• _AIM OF THE EXERCISE_:
Print each line exactly as it is given.
○ ○ ○
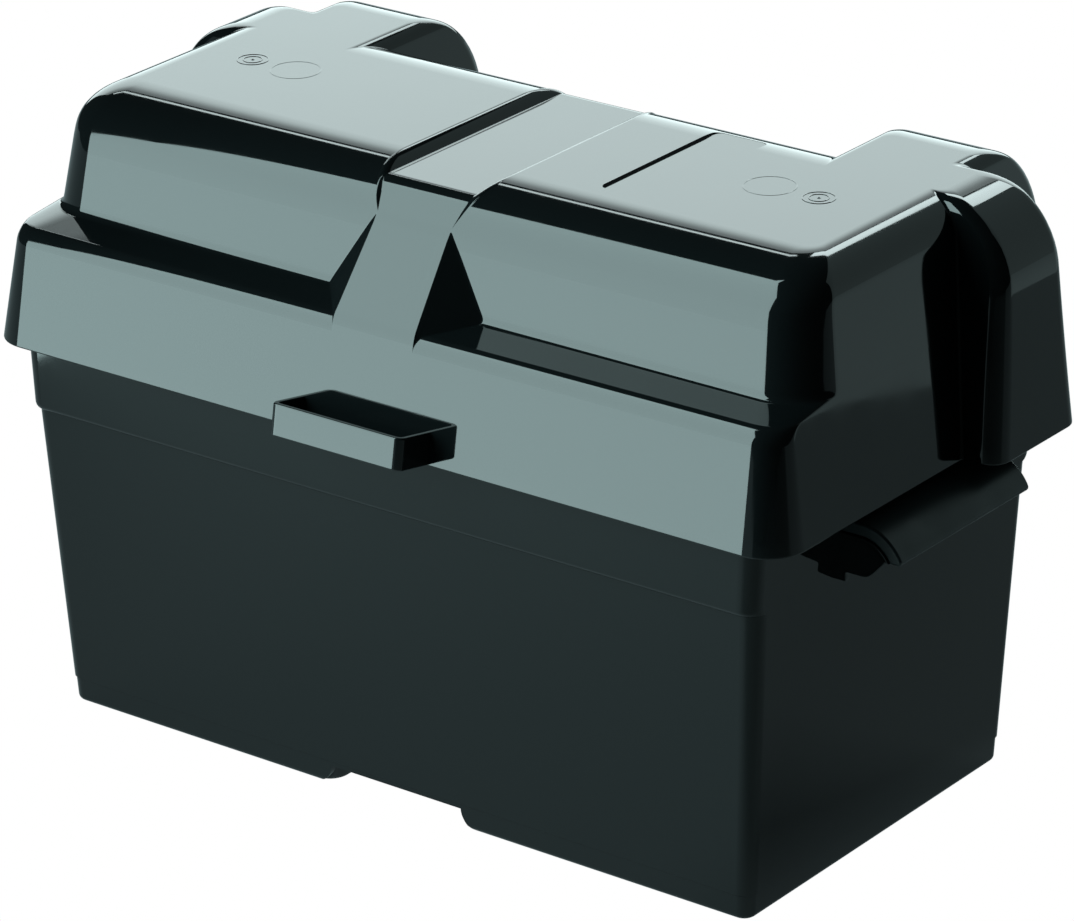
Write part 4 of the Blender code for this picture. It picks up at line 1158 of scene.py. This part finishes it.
class BATTERYBOX_OT_strap_loop(bpy.types.Operator):
    """Makes the strap loop on the front of the lid"""
    bl_idname = "battery_box.strap_loop"
    bl_label = "Strap loop"

    def execute(self, context):
        gloss = gloss_polypropylene(context.scene.battery_box_finish)
        loop = make_loop(context.scene.battery_box_detail)
        finish_piece(loop, gloss, "lid")
        return {'FINISHED'}


class BATTERYBOX_OT_marks(bpy.types.Operator):
    """Makes the gate and ejector marks on the flat top"""
    bl_idname = "battery_box.marks"
    bl_label = "Mould marks"

    def execute(self, context):
        gloss = gloss_polypropylene(context.scene.battery_box_finish)
        middle_x, middle_y = MARKS_MIDDLE
        for side, label in SIDES:
            for name, x, radius, thickness, rise in MARKS:
                centre = ((side * x + middle_x) * MM, middle_y * MM)
                ring = ring_bead(label + "_" + name, centre, radius * MM, thickness * MM, rise * MM)
                finish_piece(ring, gloss, "lid")
        return {'FINISHED'}


class BATTERYBOX_OT_stage(bpy.types.Operator):
    """Adds the camera, the floor, the soft panels and the room"""
    bl_idname = "battery_box.stage"
    bl_label = "Stage"

    def execute(self, context):
        settings = context.scene.battery_box_stage
        make_camera(settings)
        bpy.ops.mesh.primitive_plane_add(size=PAPER_SIZE, location=(0.0, 0.0, 0.0))
        floor = context.object
        floor.name = "floor"
        floor.data.materials.append(studio_paper(settings.paper_colour))
        front, back = linear_colour(settings.front_colour), linear_colour(settings.back_colour)
        panel("front_panel", 0.876, 1.5, (-0.437, -0.833, 0.75), (0.561, -0.771, 0.75),
              settings.front_panel_light, front)
        panel("near_panel", 0.276, 1.3, (-0.367, -0.298, 0.85), (0.344, -1.002, 0.85),
              settings.front_panel_light, front)
        panel("back_panel", 2.4, 1.35, (-1.08, 1.60, 0.945), (0.0, 0.0, 0.945),
              settings.back_panel_light, back, BACK_FADE)
        panel("fill_panel", 1.3, 1.25, (0.40, 0.90, 0.6), (0.0, 0.0, 0.6),
              settings.fill_panel_light, front)
        panel("right_bar", 1.04, 0.28, (-0.447, 1.948, 1.8), (0.533, 0.318, 0.27),
              settings.right_bar_light, back)
        panel("left_bar", 1.06, 0.1, (-1.544, 1.289, 1.8), (-0.564, -0.341, 0.27),
              settings.left_bar_light, back)
        world = bpy.data.worlds.new("studio")
        world.use_nodes = True
        background = world.node_tree.nodes["Background"]
        background.inputs["Color"].default_value = linear_colour(settings.room_colour)
        context.scene.world = world
        context.scene.view_settings.view_transform = 'Standard'
        return {'FINISHED'}


class BATTERYBOX_PT_panel(bpy.types.Panel):
    bl_label = "Battery Box"
    bl_idname = "BATTERYBOX_PT_panel"
    bl_space_type = 'VIEW_3D'
    bl_region_type = 'UI'
    bl_category = "Battery Box"

    def draw(self, context):
        scene = context.scene
        for group in (scene.battery_box_finish, scene.battery_box_detail, scene.battery_box_stage):
            for name in group.bl_rna.properties.keys():
                if name not in ("rna_type", "name"):
                    self.layout.prop(group, name)
        for step in STEPS:
            self.layout.operator(step.bl_idname)


STEPS = (BATTERYBOX_OT_tub, BATTERYBOX_OT_brackets, BATTERYBOX_OT_grips, BATTERYBOX_OT_lid,
         BATTERYBOX_OT_strap_loop, BATTERYBOX_OT_marks, BATTERYBOX_OT_stage)
CLASSES = (FinishSettings, DetailSettings, StageSettings) + STEPS + (BATTERYBOX_PT_panel,)


def register():
    for item in CLASSES:
        bpy.utils.register_class(item)
    bpy.types.Scene.battery_box_finish = PointerProperty(type=FinishSettings)
    bpy.types.Scene.battery_box_detail = PointerProperty(type=DetailSettings)
    bpy.types.Scene.battery_box_stage = PointerProperty(type=StageSettings)


def unregister():
    del bpy.types.Scene.battery_box_finish
    del bpy.types.Scene.battery_box_detail
    del bpy.types.Scene.battery_box_stage
    for item in reversed(CLASSES):
        bpy.utils.unregister_class(item)


def main():
    register()
    bpy.ops.battery_box.tub()
    bpy.ops.battery_box.brackets()
    bpy.ops.battery_box.grips()
    bpy.ops.battery_box.lid()
    bpy.ops.battery_box.strap_loop()
    bpy.ops.battery_box.marks()
    bpy.ops.battery_box.stage()


if __name__ == "__main__":
    main()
○ ○ ○
• _EXERCISE RESPONSE_:
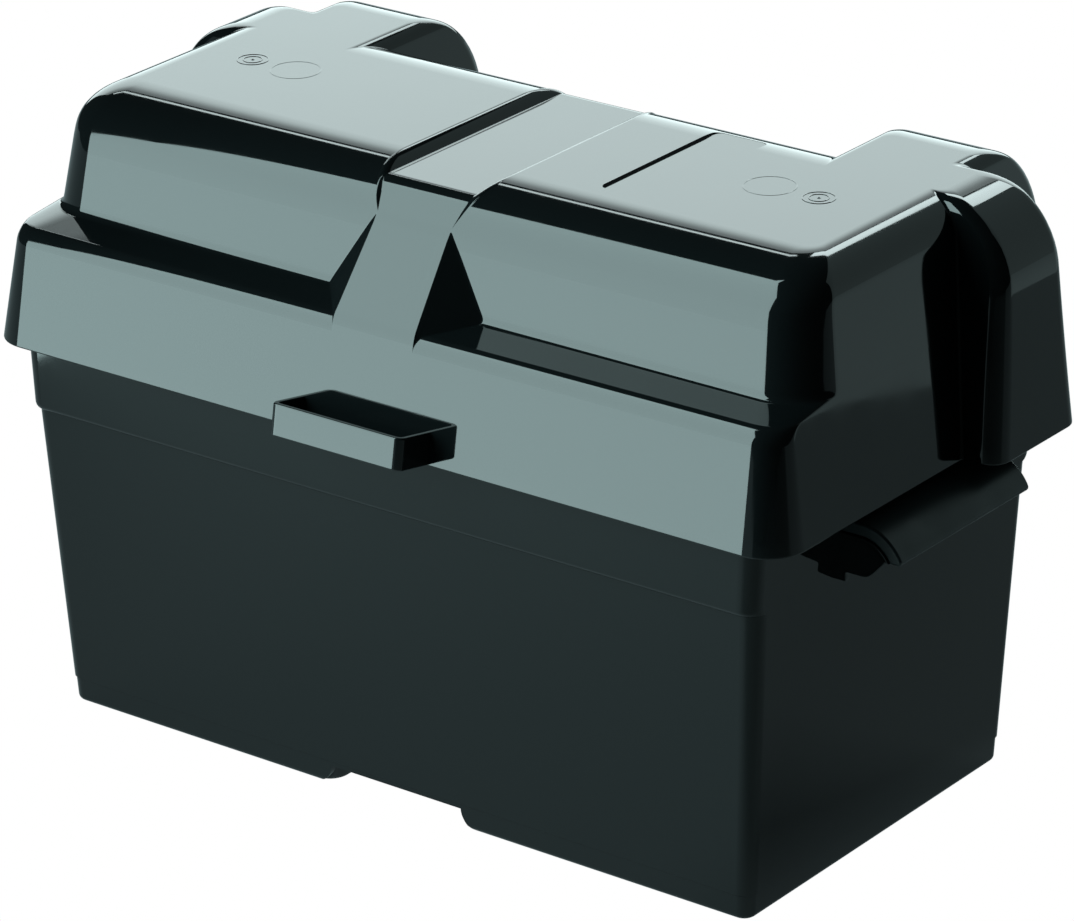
Write part 4 of the Blender code for this picture. It picks up at line 1158 of scene.py. This part finishes it.
class BATTERYBOX_OT_strap_loop(bpy.types.Operator):
    """Makes the strap loop on the front of the lid"""
    bl_idname = "battery_box.strap_loop"
    bl_label = "Strap loop"

    def execute(self, context):
        gloss = gloss_polypropylene(context.scene.battery_box_finish)
        loop = make_loop(context.scene.battery_box_detail)
        finish_piece(loop, gloss, "lid")
        return {'FINISHED'}


class BATTERYBOX_OT_marks(bpy.types.Operator):
    """Makes the gate and ejector marks on the flat top"""
    bl_idname = "battery_box.marks"
    bl_label = "Mould marks"

    def execute(self, context):
        gloss = gloss_polypropylene(context.scene.battery_box_finish)
        middle_x, middle_y = MARKS_MIDDLE
        for side, label in SIDES:
            for name, x, radius, thickness, rise in MARKS:
                centre = ((side * x + middle_x) * MM, middle_y * MM)
                ring = ring_bead(label + "_" + name, centre, radius * MM, thickness * MM, rise * MM)
                finish_piece(ring, gloss, "lid")
        return {'FINISHED'}


class BATTERYBOX_OT_stage(bpy.types.Operator):
    """Adds the camera, the floor, the soft panels and the room"""
    bl_idname = "battery_box.stage"
    bl_label = "Stage"

    def execute(self, context):
        settings = context.scene.battery_box_stage
        make_camera(settings)
        bpy.ops.mesh.primitive_plane_add(size=PAPER_SIZE, location=(0.0, 0.0, 0.0))
        floor = context.object
        floor.name = "floor"
        floor.data.materials.append(studio_paper(settings.paper_colour))
        front, back = linear_colour(settings.front_colour), linear_colour(settings.back_colour)
        panel("front_panel", 0.876, 1.5, (-0.437, -0.833, 0.75), (0.561, -0.771, 0.75),
              settings.front_panel_light, front)
        panel("near_panel", 0.276, 1.3, (-0.367, -0.298, 0.85), (0.344, -1.002, 0.85),
              settings.front_panel_light, front)
        panel("back_panel", 2.4, 1.35, (-1.08, 1.60, 0.945), (0.0, 0.0, 0.945),
              settings.back_panel_light, back, BACK_FADE)
        panel("fill_panel", 1.3, 1.25, (0.40, 0.90, 0.6), (0.0, 0.0, 0.6),
              settings.fill_panel_light, front)
        panel("right_bar", 1.04, 0.28, (-0.447, 1.948, 1.8), (0.533, 0.318, 0.27),
              settings.right_bar_light, back)
        panel("left_bar", 1.06, 0.1, (-1.544, 1.289, 1.8), (-0.564, -0.341, 0.27),
              settings.left_bar_light, back)
        world = bpy.data.worlds.new("studio")
        world.use_nodes = True
        background = world.node_tree.nodes["Background"]
        background.inputs["Color"].default_value = linear_colour(settings.room_colour)
        context.scene.world = world
        context.scene.view_settings.view_transform = 'Standard'
        return {'FINISHED'}


class BATTERYBOX_PT_panel(bpy.types.Panel):
    bl_label = "Battery Box"
    bl_idname = "BATTERYBOX_PT_panel"
    bl_space_type = 'VIEW_3D'
    bl_region_type = 'UI'
    bl_category = "Battery Box"

    def draw(self, context):
        scene = context.scene
        for group in (scene.battery_box_finish, scene.battery_box_detail, scene.battery_box_stage):
            for name in group.bl_rna.properties.keys():
                if name not in ("rna_type", "name"):
                    self.layout.prop(group, name)
        for step in STEPS:
            self.layout.operator(step.bl_idname)


STEPS = (BATTERYBOX_OT_tub, BATTERYBOX_OT_brackets, BATTERYBOX_OT_grips, BATTERYBOX_OT_lid,
         BATTERYBOX_OT_strap_loop, BATTERYBOX_OT_marks, BATTERYBOX_OT_stage)
CLASSES = (FinishSettings, DetailSettings, StageSettings) + STEPS + (BATTERYBOX_PT_panel,)


def register():
    for item in CLASSES:
        bpy.utils.register_class(item)
    bpy.types.Scene.battery_box_finish = PointerProperty(type=FinishSettings)
    bpy.types.Scene.battery_box_detail = PointerProperty(type=DetailSettings)
    bpy.types.Scene.battery_box_stage = PointerProperty(type=StageSettings)


def unregister():
    del bpy.types.Scene.battery_box_finish
    del bpy.types.Scene.battery_box_detail
    del bpy.types.Scene.battery_box_stage
    for item in reversed(CLASSES):
        bpy.utils.unregister_class(item)


def main():
    register()
    bpy.ops.battery_box.tub()
    bpy.ops.battery_box.brackets()
    bpy.ops.battery_box.grips()
    bpy.ops.battery_box.lid()
    bpy.ops.battery_box.strap_loop()
    bpy.ops.battery_box.marks()
    bpy.ops.battery_box.stage()


if __name__ == "__main__":
    main()